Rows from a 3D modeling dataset
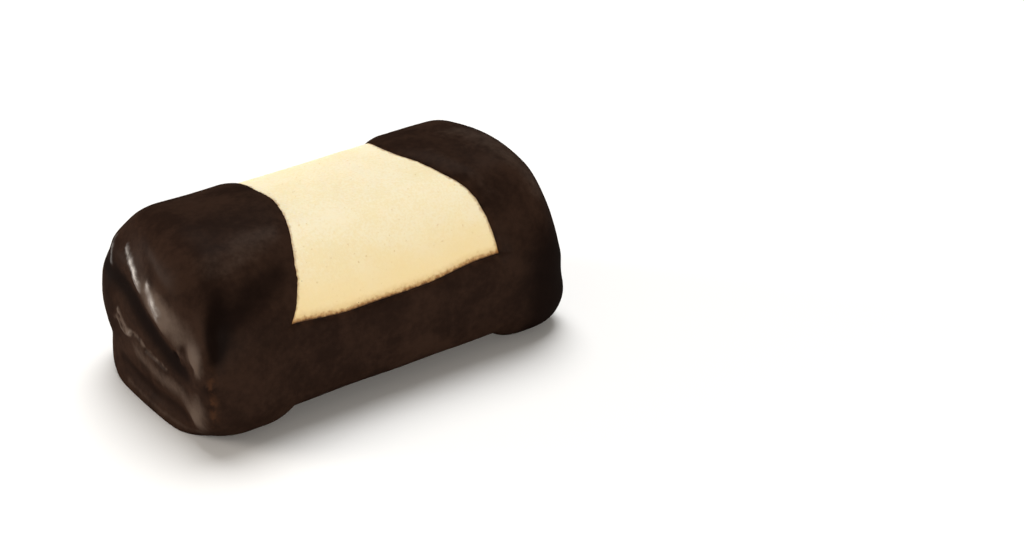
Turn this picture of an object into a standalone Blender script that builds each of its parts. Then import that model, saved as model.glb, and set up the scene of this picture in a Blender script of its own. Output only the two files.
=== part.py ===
# Chocolate-dipped marzipan cake: a small bar of sponge wrapped in pale marzipan, uncut, whose base,
# lower sides and both ends are dipped in dark chocolate. A window of bare marzipan is left across
# the top. Metres, +Z up, +X along the bar, origin on the floor under the middle of the bar.

import math

import bmesh
import bpy
import numpy as np
from mathutils import Vector, noise

# Form of the bare cake, and of the same cake with a thick coat dipped over it. The chocolate's outer
# skin goes from the first to the second at the edge of each dipped end.
GAP = 0.0003  # clearance between the chocolate and the marzipan
BARE = {
    "half_length": 0.0332,
    "half_width": 0.0190,
    "base": 0.0024,
    "top": 0.0291,
    "crown": 0.0055,  # rise of the rounded top above the shoulders
    "shoulder": 0.0104,
    "base_corner": 0.0044,
    "plan_corner": 0.0066,  # upright corners, seen from above
    "end_top_round": 0.0082,  # where the top rolls over into an end
    "end_base_round": 0.0006,
    "end_bulge": 0.0004,
}
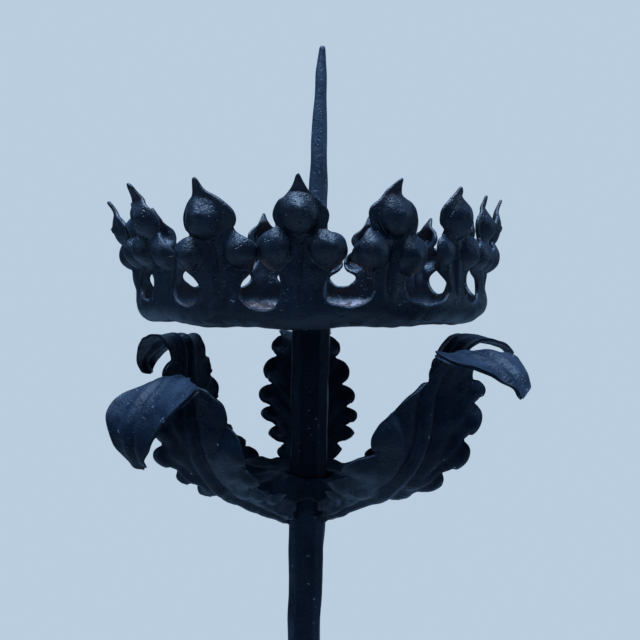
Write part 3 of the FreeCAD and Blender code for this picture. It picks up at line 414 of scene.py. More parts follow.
# Outlines of the front trefoils, no two alike, from the opening on the left to the one on the right
OWN_OUTLINES = {
    0: ((-13.6, 6.9), (-10.9, 8), (-9.4, 9.8), (-8.1, 12.9), (-7.9, 16), (-9.1, 19), (-11.4, 20.2),
        (-13.6, 21.3), (-15.1, 22.9), (-15.7, 25.2), (-14.9, 28.8), (-13, 31), (-11, 32), (-8.9, 32.8),
        (-7.6, 33.8), (-8.2, 35.6), (-8.4, 37.3), (-7.8, 39.4), (-6, 41.8), (-3.7, 43.3), (-2.3, 45),
        (-1.3, 46.6), (-.5, 48.6), (.3, 50.4), (1.1, 50.9), (1.8, 50.3), (2.7, 48.4), (3.6, 46.8), (5, 45.4),
        (6.9, 43.9), (8.7, 42.3), (9.9, 40.5), (10.4, 38.2), (10, 36), (9.3, 33.8), (10.5, 32.3),
        (12.1, 31.6), (13.4, 30.7), (14.5, 29.4), (15.2, 27.6), (15.3, 25.9), (14.8, 24.2), (13.6, 22.6),
        (11.8, 20.9), (9.9, 19.1), (8.7, 16.6), (7.7, 14.4), (7.4, 12.8), (7.8, 11.3), (9.1, 9.8),
        (11.4, 8.6)),
    1: ((-13.2, 8), (-10.8, 8.5), (-7.8, 9.6), (-5.8, 11.4), (-5.1, 13.5), (-5.3, 15.5), (-6.4, 17.5),
        (-7.8, 19.1), (-10, 20.4), (-12.1, 21.4), (-13.9, 22.6), (-14.8, 24.3), (-13.9, 27.2), (-12.2, 28.8),
        (-11, 30.3), (-10.1, 31.6), (-9, 32.8), (-7.4, 34), (-7.7, 36.7), (-7.7, 38.3), (-7.1, 39.8),
        (-5.9, 41.2), (-4.2, 42.4), (-2.8, 43.7), (-1.3, 45.7), (.4, 47.4), (1.9, 48.9), (3.1, 49.7),
        (3.7, 49.2), (3.8, 48.2), (4, 46.4), (4.6, 44.2), (5.8, 42.9), (8.2, 42.1), (10, 40.7), (11.3, 38.6),
        (12.1, 36), (11.9, 34), (11.5, 32.2), (12.6, 31.3), (14.3, 30.1), (15.7, 28.5), (16.3, 26.7),
        (16.3, 24.9), (15.6, 23.1), (14, 21), (11.8, 19.2), (9.8, 17.5), (8.8, 15.7), (8.6, 13.9),
        (8.9, 12.1), (9.9, 10.7), (11.8, 9.3)),
    2: ((-12.6, 8.4), (-8.8, 9.1), (-5.9, 10.6), (-4, 12.9), (-4.4, 15.7), (-6.1, 18), (-8, 19.9),
        (-10.2, 21.7), (-11.7, 23.6), (-12.3, 25.8), (-12.4, 27.7), (-12, 29.6), (-10.9, 31.2), (-9.2, 32.1),
        (-7.6, 33.2), (-8.7, 35.5), (-9.7, 37.7), (-9.9, 39.9), (-9.1, 41.8), (-7.6, 43.6), (-6.5, 45.1),
        (-5, 46.5), (-3.8, 48), (-2.8, 48.8), (-2, 48.1), (-1.4, 46.8), (-1.4, 44.9), (0, 43.2), (2, 41.5),
        (4.1, 39.5), (5.7, 37.2), (6.3, 35), (6.3, 33.2), (8.2, 32.2), (11.2, 31.1), (13.2, 29.2), (14, 26.6),
        (13.6, 24), (12.2, 21.6), (10.2, 19.4), (8.6, 17.4), (7.8, 15), (8, 12.6), (9.4, 10.5),
        (12, 9.1)),
    14: ((-12.8, 8), (-10.6, 9.4), (-9.2, 12), (-9, 15), (-10.2, 17.4), (-12.6, 19.4), (-14.6, 21.4),
         (-15.9, 23.6), (-16.1, 25.8), (-15.5, 28), (-14, 30.1), (-12.2, 31.5), (-10.3, 32.4), (-9, 33.5),
         (-9.5, 35.2), (-9.8, 37.4), (-9.4, 39.6), (-8.3, 41.5), (-7, 43.1), (-6, 44.5), (-5.4, 46.2),
         (-5, 48.1), (-4.6, 49.8), (-3.5, 50.9), (-2.1, 50.1), (-.9, 48.4), (.4, 46.7), (1.8, 44.9),
         (3.4, 43), (4.8, 41.2), (5.8, 39.4), (6.4, 37.3), (6.2, 35.2), (5.6, 33.6), (6.9, 32.4), (8.6, 31.4),
         (10.4, 30), (11.9, 28), (12.6, 25.8), (12.5, 23.6), (11.4, 21.4), (9.6, 19.4), (8.2, 17.3),
         (7.7, 15), (8.2, 12.4), (9.8, 10.2), (12.6, 8.9)),
    15: ((-12.8, 8.7), (-10.6, 9.9), (-9.2, 12.3), (-8.9, 14.7), (-10.3, 17), (-12.7, 18.8), (-14.8, 20.1),
         (-16.6, 21.6), (-17.4, 23.9), (-17.1, 26.8), (-15.8, 28.9), (-13.6, 30.2), (-11.1, 31.1),
         (-9.2, 31.9), (-9.2, 33.1), (-10.3, 34.1), (-10.8, 35.7), (-10.6, 37.8), (-9.8, 39.7), (-8.3, 41.6),
         (-6.5, 43.2), (-5.1, 44.6), (-4.1, 46.3), (-3.4, 48.4), (-2.8, 50.1), (-1.9, 50.7), (-1, 50.2),
         (0, 48.6), (1.1, 47), (2.6, 45.9), (4.1, 44.8), (6.2, 43.3), (8, 41.3), (9.2, 39), (9.3, 36.6),
         (8.5, 34.7), (7.6, 33.4), (9.4, 31.8), (11.7, 30.6), (13.5, 29.5), (14.5, 28.2), (14.9, 26.5),
         (14.8, 25), (13.9, 22.9), (12.3, 20.5), (10.1, 18.1), (8.7, 16.8), (7.8, 15.2), (7.4, 13.5),
         (7.6, 11.4), (8.7, 9.6), (10.6, 8.2), (13.2, 7.2))}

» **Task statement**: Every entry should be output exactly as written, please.

» **Correct output**:
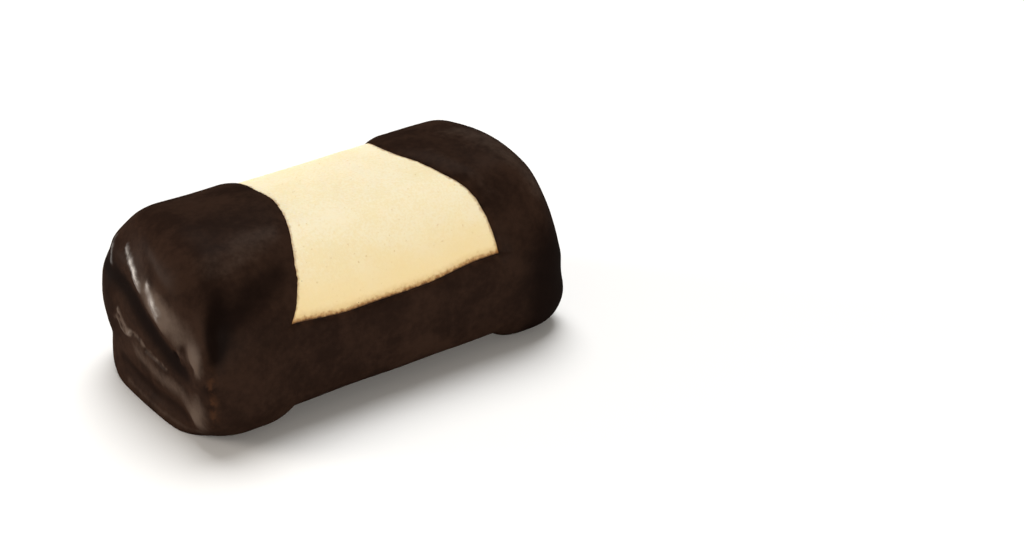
Turn this picture of an object into a standalone Blender script that builds each of its parts. Then import that model, saved as model.glb, and set up the scene of this picture in a Blender script of its own. Output only the two files.
=== part.py ===
# Chocolate-dipped marzipan cake: a small bar of sponge wrapped in pale marzipan, uncut, whose base,
# lower sides and both ends are dipped in dark chocolate. A window of bare marzipan is left across
# the top. Metres, +Z up, +X along the bar, origin on the floor under the middle of the bar.

import math

import bmesh
import bpy
import numpy as np
from mathutils import Vector, noise

# Form of the bare cake, and of the same cake with a thick coat dipped over it. The chocolate's outer
# skin goes from the first to the second at the edge of each dipped end.
GAP = 0.0003  # clearance between the chocolate and the marzipan
BARE = {
    "half_length": 0.0332,
    "half_width": 0.0190,
    "base": 0.0024,
    "top": 0.0291,
    "crown": 0.0055,  # rise of the rounded top above the shoulders
    "shoulder": 0.0104,
    "base_corner": 0.0044,
    "plan_corner": 0.0066,  # upright corners, seen from above
    "end_top_round": 0.0082,  # where the top rolls over into an end
    "end_base_round": 0.0006,
    "end_bulge": 0.0004,
}
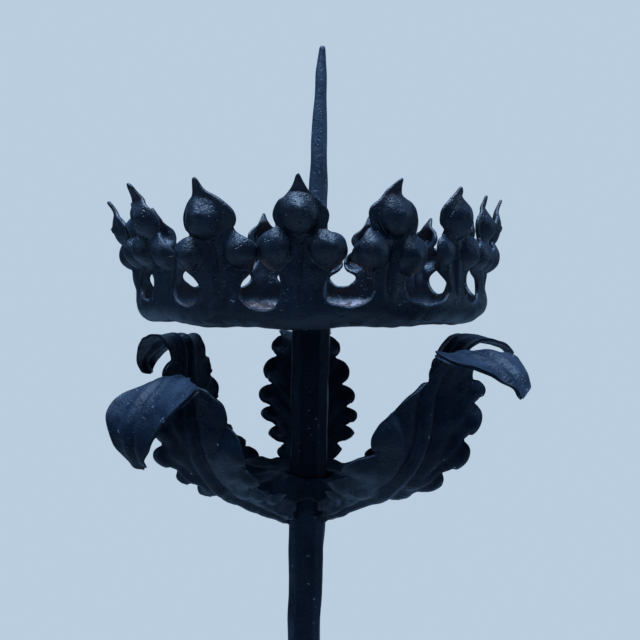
Write part 3 of the FreeCAD and Blender code for this picture. It picks up at line 414 of scene.py. More parts follow.
# Outlines of the front trefoils, no two alike, from the opening on the left to the one on the right
OWN_OUTLINES = {
    0: ((-13.6, 6.9), (-10.9, 8), (-9.4, 9.8), (-8.1, 12.9), (-7.9, 16), (-9.1, 19), (-11.4, 20.2),
        (-13.6, 21.3), (-15.1, 22.9), (-15.7, 25.2), (-14.9, 28.8), (-13, 31), (-11, 32), (-8.9, 32.8),
        (-7.6, 33.8), (-8.2, 35.6), (-8.4, 37.3), (-7.8, 39.4), (-6, 41.8), (-3.7, 43.3), (-2.3, 45),
        (-1.3, 46.6), (-.5, 48.6), (.3, 50.4), (1.1, 50.9), (1.8, 50.3), (2.7, 48.4), (3.6, 46.8), (5, 45.4),
        (6.9, 43.9), (8.7, 42.3), (9.9, 40.5), (10.4, 38.2), (10, 36), (9.3, 33.8), (10.5, 32.3),
        (12.1, 31.6), (13.4, 30.7), (14.5, 29.4), (15.2, 27.6), (15.3, 25.9), (14.8, 24.2), (13.6, 22.6),
        (11.8, 20.9), (9.9, 19.1), (8.7, 16.6), (7.7, 14.4), (7.4, 12.8), (7.8, 11.3), (9.1, 9.8),
        (11.4, 8.6)),
    1: ((-13.2, 8), (-10.8, 8.5), (-7.8, 9.6), (-5.8, 11.4), (-5.1, 13.5), (-5.3, 15.5), (-6.4, 17.5),
        (-7.8, 19.1), (-10, 20.4), (-12.1, 21.4), (-13.9, 22.6), (-14.8, 24.3), (-13.9, 27.2), (-12.2, 28.8),
        (-11, 30.3), (-10.1, 31.6), (-9, 32.8), (-7.4, 34), (-7.7, 36.7), (-7.7, 38.3), (-7.1, 39.8),
        (-5.9, 41.2), (-4.2, 42.4), (-2.8, 43.7), (-1.3, 45.7), (.4, 47.4), (1.9, 48.9), (3.1, 49.7),
        (3.7, 49.2), (3.8, 48.2), (4, 46.4), (4.6, 44.2), (5.8, 42.9), (8.2, 42.1), (10, 40.7), (11.3, 38.6),
        (12.1, 36), (11.9, 34), (11.5, 32.2), (12.6, 31.3), (14.3, 30.1), (15.7, 28.5), (16.3, 26.7),
        (16.3, 24.9), (15.6, 23.1), (14, 21), (11.8, 19.2), (9.8, 17.5), (8.8, 15.7), (8.6, 13.9),
        (8.9, 12.1), (9.9, 10.7), (11.8, 9.3)),
    2: ((-12.6, 8.4), (-8.8, 9.1), (-5.9, 10.6), (-4, 12.9), (-4.4, 15.7), (-6.1, 18), (-8, 19.9),
        (-10.2, 21.7), (-11.7, 23.6), (-12.3, 25.8), (-12.4, 27.7), (-12, 29.6), (-10.9, 31.2), (-9.2, 32.1),
        (-7.6, 33.2), (-8.7, 35.5), (-9.7, 37.7), (-9.9, 39.9), (-9.1, 41.8), (-7.6, 43.6), (-6.5, 45.1),
        (-5, 46.5), (-3.8, 48), (-2.8, 48.8), (-2, 48.1), (-1.4, 46.8), (-1.4, 44.9), (0, 43.2), (2, 41.5),
        (4.1, 39.5), (5.7, 37.2), (6.3, 35), (6.3, 33.2), (8.2, 32.2), (11.2, 31.1), (13.2, 29.2), (14, 26.6),
        (13.6, 24), (12.2, 21.6), (10.2, 19.4), (8.6, 17.4), (7.8, 15), (8, 12.6), (9.4, 10.5),
        (12, 9.1)),
    14: ((-12.8, 8), (-10.6, 9.4), (-9.2, 12), (-9, 15), (-10.2, 17.4), (-12.6, 19.4), (-14.6, 21.4),
         (-15.9, 23.6), (-16.1, 25.8), (-15.5, 28), (-14, 30.1), (-12.2, 31.5), (-10.3, 32.4), (-9, 33.5),
         (-9.5, 35.2), (-9.8, 37.4), (-9.4, 39.6), (-8.3, 41.5), (-7, 43.1), (-6, 44.5), (-5.4, 46.2),
         (-5, 48.1), (-4.6, 49.8), (-3.5, 50.9), (-2.1, 50.1), (-.9, 48.4), (.4, 46.7), (1.8, 44.9),
         (3.4, 43), (4.8, 41.2), (5.8, 39.4), (6.4, 37.3), (6.2, 35.2), (5.6, 33.6), (6.9, 32.4), (8.6, 31.4),
         (10.4, 30), (11.9, 28), (12.6, 25.8), (12.5, 23.6), (11.4, 21.4), (9.6, 19.4), (8.2, 17.3),
         (7.7, 15), (8.2, 12.4), (9.8, 10.2), (12.6, 8.9)),
    15: ((-12.8, 8.7), (-10.6, 9.9), (-9.2, 12.3), (-8.9, 14.7), (-10.3, 17), (-12.7, 18.8), (-14.8, 20.1),
         (-16.6, 21.6), (-17.4, 23.9), (-17.1, 26.8), (-15.8, 28.9), (-13.6, 30.2), (-11.1, 31.1),
         (-9.2, 31.9), (-9.2, 33.1), (-10.3, 34.1), (-10.8, 35.7), (-10.6, 37.8), (-9.8, 39.7), (-8.3, 41.6),
         (-6.5, 43.2), (-5.1, 44.6), (-4.1, 46.3), (-3.4, 48.4), (-2.8, 50.1), (-1.9, 50.7), (-1, 50.2),
         (0, 48.6), (1.1, 47), (2.6, 45.9), (4.1, 44.8), (6.2, 43.3), (8, 41.3), (9.2, 39), (9.3, 36.6),
         (8.5, 34.7), (7.6, 33.4), (9.4, 31.8), (11.7, 30.6), (13.5, 29.5), (14.5, 28.2), (14.9, 26.5),
         (14.8, 25), (13.9, 22.9), (12.3, 20.5), (10.1, 18.1), (8.7, 16.8), (7.8, 15.2), (7.4, 13.5),
         (7.6, 11.4), (8.7, 9.6), (10.6, 8.2), (13.2, 7.2))}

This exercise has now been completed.